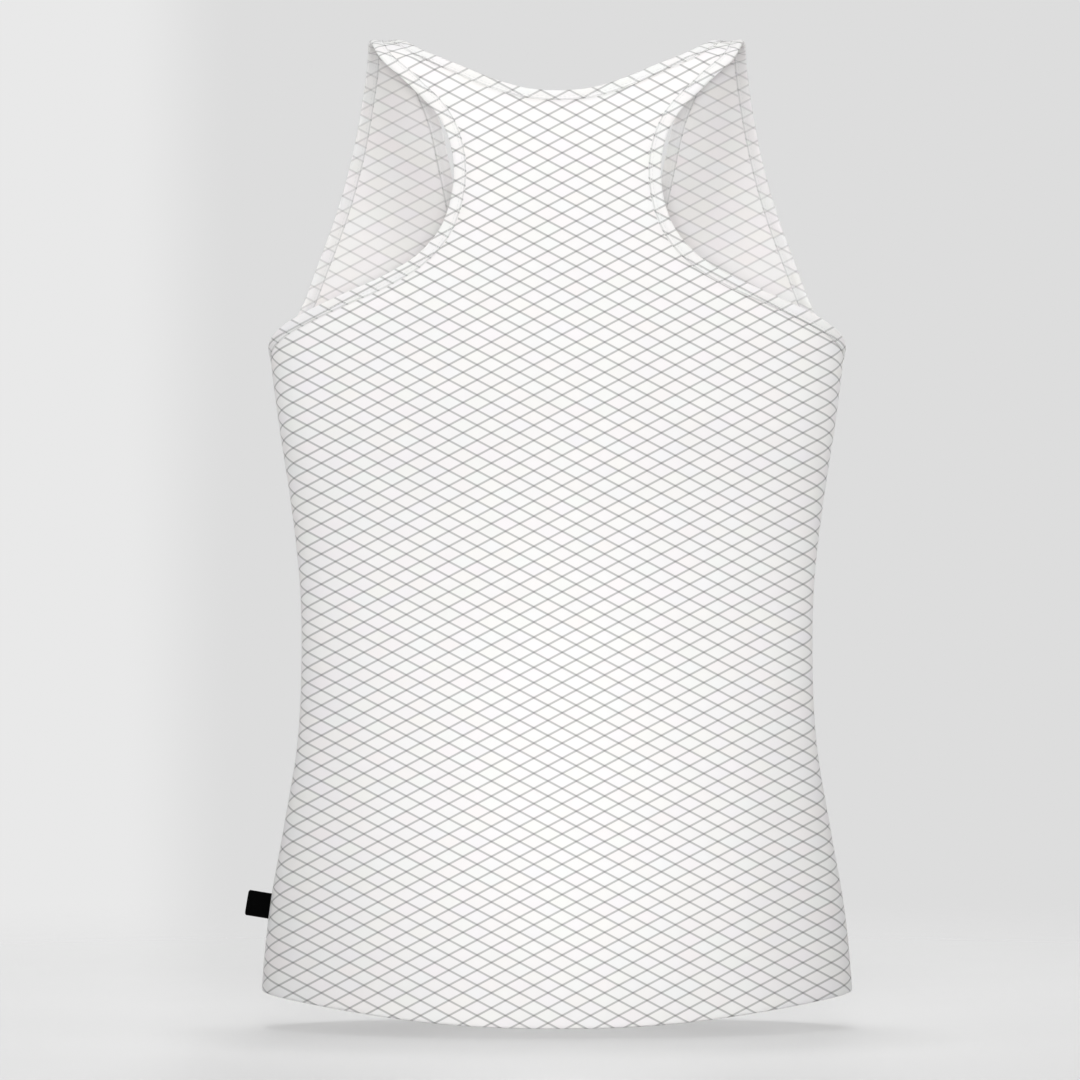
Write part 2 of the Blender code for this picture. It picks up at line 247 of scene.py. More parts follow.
def worn(facing, flat, out):
    """Places on the flat cloth, wrapped on the form and moved out from it, and their lattice."""
    flat = np.asarray(flat, float)
    facing = np.broadcast_to(facing, len(flat))
    result = np.zeros((len(flat), 3))
    lattice = np.zeros((len(flat), 2))
    for side in (1, -1):
        here = facing == side
        side_flat = flat[here]
        net = FORM_NET[side]
        row = np.clip(side_flat[:, 1] / NET_STEP, 0, NET_ROWS - JUST_INSIDE)
        column = np.clip(np.abs(side_flat[:, 0]) / ACROSS[1], 0, NET_COLUMNS - JUST_INSIDE)
        i, j = row.astype(int), column.astype(int)
        row, column = (row - i)[:, None], (column - j)[:, None]
        values = (net[i, j] * (1 - column) + net[i, j + 1] * column) * (1 - row)
        values += (net[i + 1, j] * (1 - column) + net[i + 1, j + 1] * column) * row
        hand = np.where(side_flat[:, 0] < 0, -1, 1)
        values[:, [0, 3, 6]] *= hand[:, None]  # all that points across
        lift = folds(side, side_flat) + np.broadcast_to(out, len(flat))[here]
        places = values[:, :3] + values[:, 3:6] * lift[:, None]
        nearer = EYE.y / (EYE.y - places[:, 1])
        lattice[here, 0] = EYE.x + (places[:, 0] - EYE.x) * nearer + values[:, 6]
        lattice[here, 1] = EYE.z + (places[:, 2] - EYE.z) * nearer + values[:, 7]
        result[here] = places
    return result, lattice


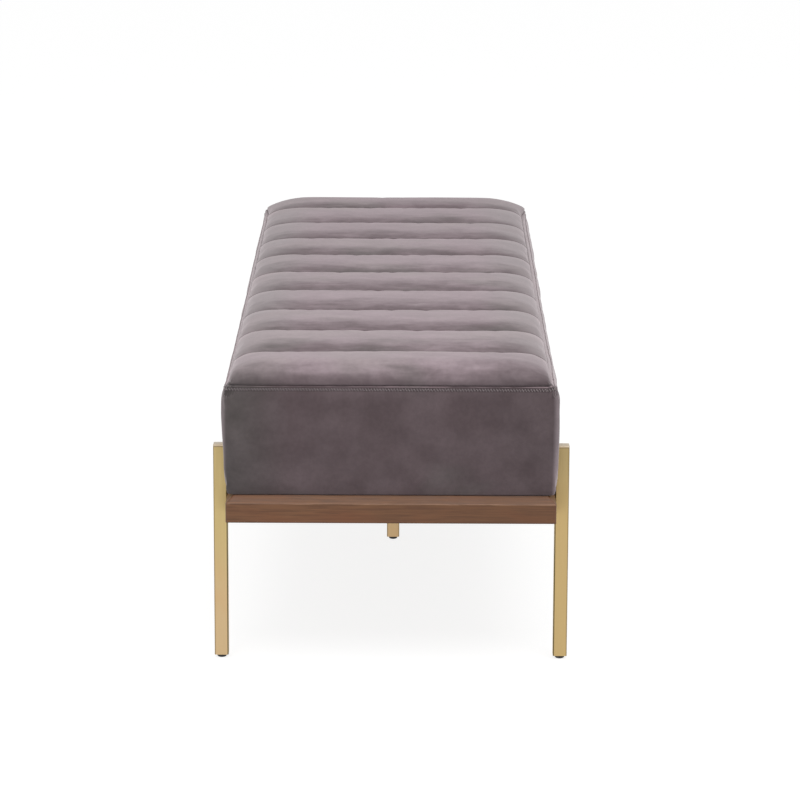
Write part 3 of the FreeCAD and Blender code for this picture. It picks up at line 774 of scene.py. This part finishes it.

____________

- _Task goal_
Go through the entries and repeat each one exactly.

- _Solution to the problem_
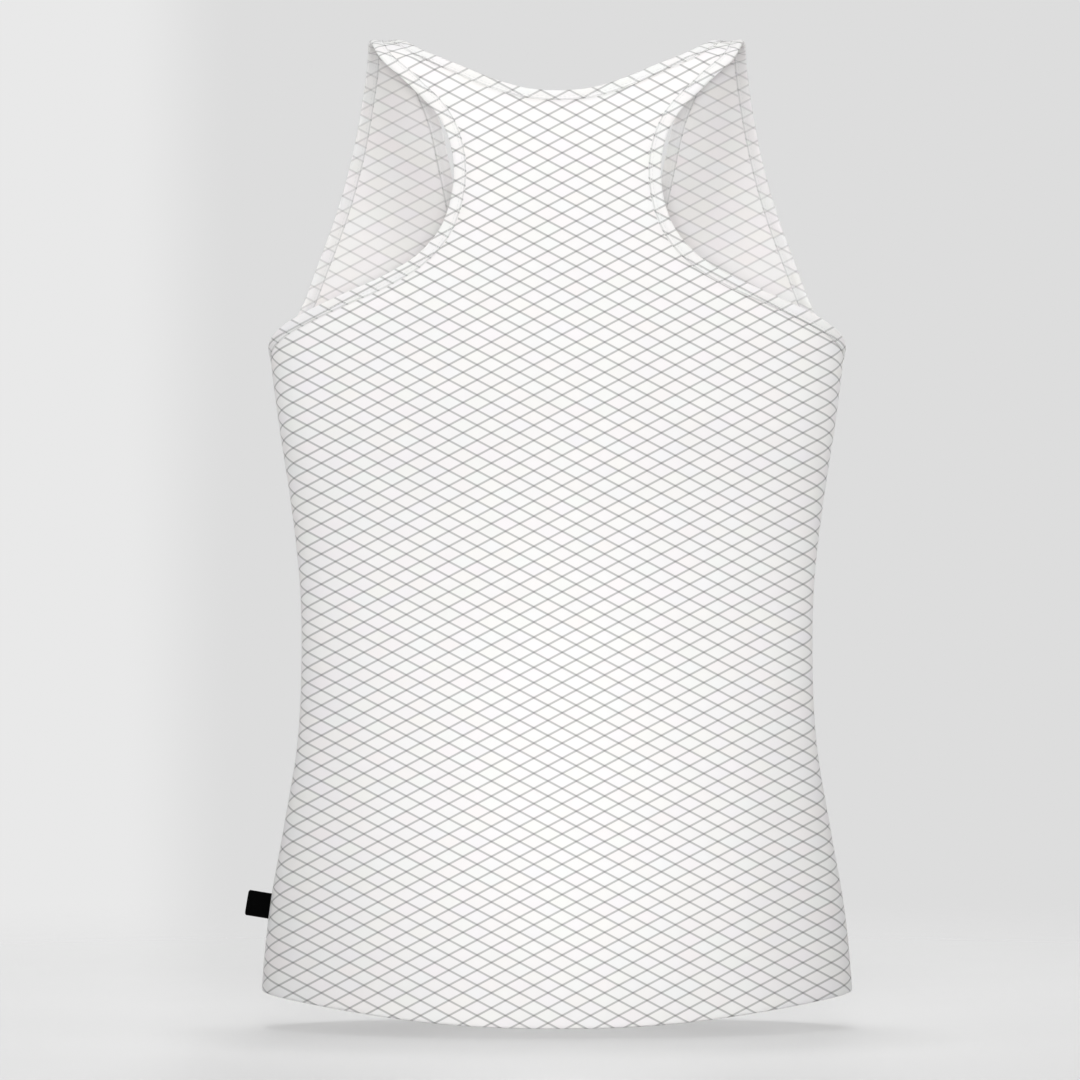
Write part 2 of the Blender code for this picture. It picks up at line 247 of scene.py. More parts follow.
def worn(facing, flat, out):
    """Places on the flat cloth, wrapped on the form and moved out from it, and their lattice."""
    flat = np.asarray(flat, float)
    facing = np.broadcast_to(facing, len(flat))
    result = np.zeros((len(flat), 3))
    lattice = np.zeros((len(flat), 2))
    for side in (1, -1):
        here = facing == side
        side_flat = flat[here]
        net = FORM_NET[side]
        row = np.clip(side_flat[:, 1] / NET_STEP, 0, NET_ROWS - JUST_INSIDE)
        column = np.clip(np.abs(side_flat[:, 0]) / ACROSS[1], 0, NET_COLUMNS - JUST_INSIDE)
        i, j = row.astype(int), column.astype(int)
        row, column = (row - i)[:, None], (column - j)[:, None]
        values = (net[i, j] * (1 - column) + net[i, j + 1] * column) * (1 - row)
        values += (net[i + 1, j] * (1 - column) + net[i + 1, j + 1] * column) * row
        hand = np.where(side_flat[:, 0] < 0, -1, 1)
        values[:, [0, 3, 6]] *= hand[:, None]  # all that points across
        lift = folds(side, side_flat) + np.broadcast_to(out, len(flat))[here]
        places = values[:, :3] + values[:, 3:6] * lift[:, None]
        nearer = EYE.y / (EYE.y - places[:, 1])
        lattice[here, 0] = EYE.x + (places[:, 0] - EYE.x) * nearer + values[:, 6]
        lattice[here, 1] = EYE.z + (places[:, 2] - EYE.z) * nearer + values[:, 7]
        result[here] = places
    return result, lattice


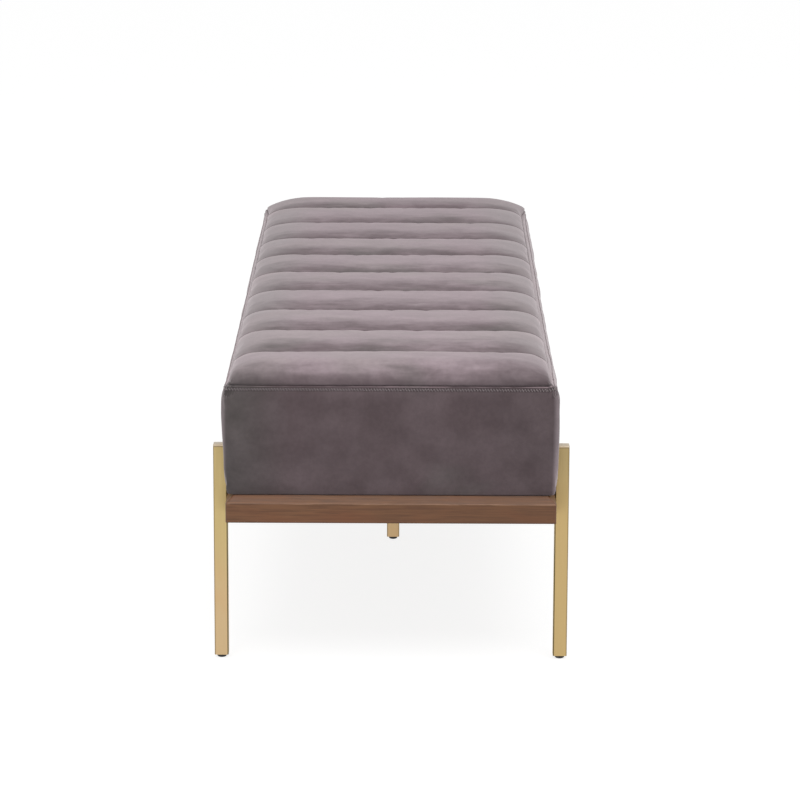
Write part 3 of the FreeCAD and Blender code for this picture. It picks up at line 774 of scene.py. This part finishes it.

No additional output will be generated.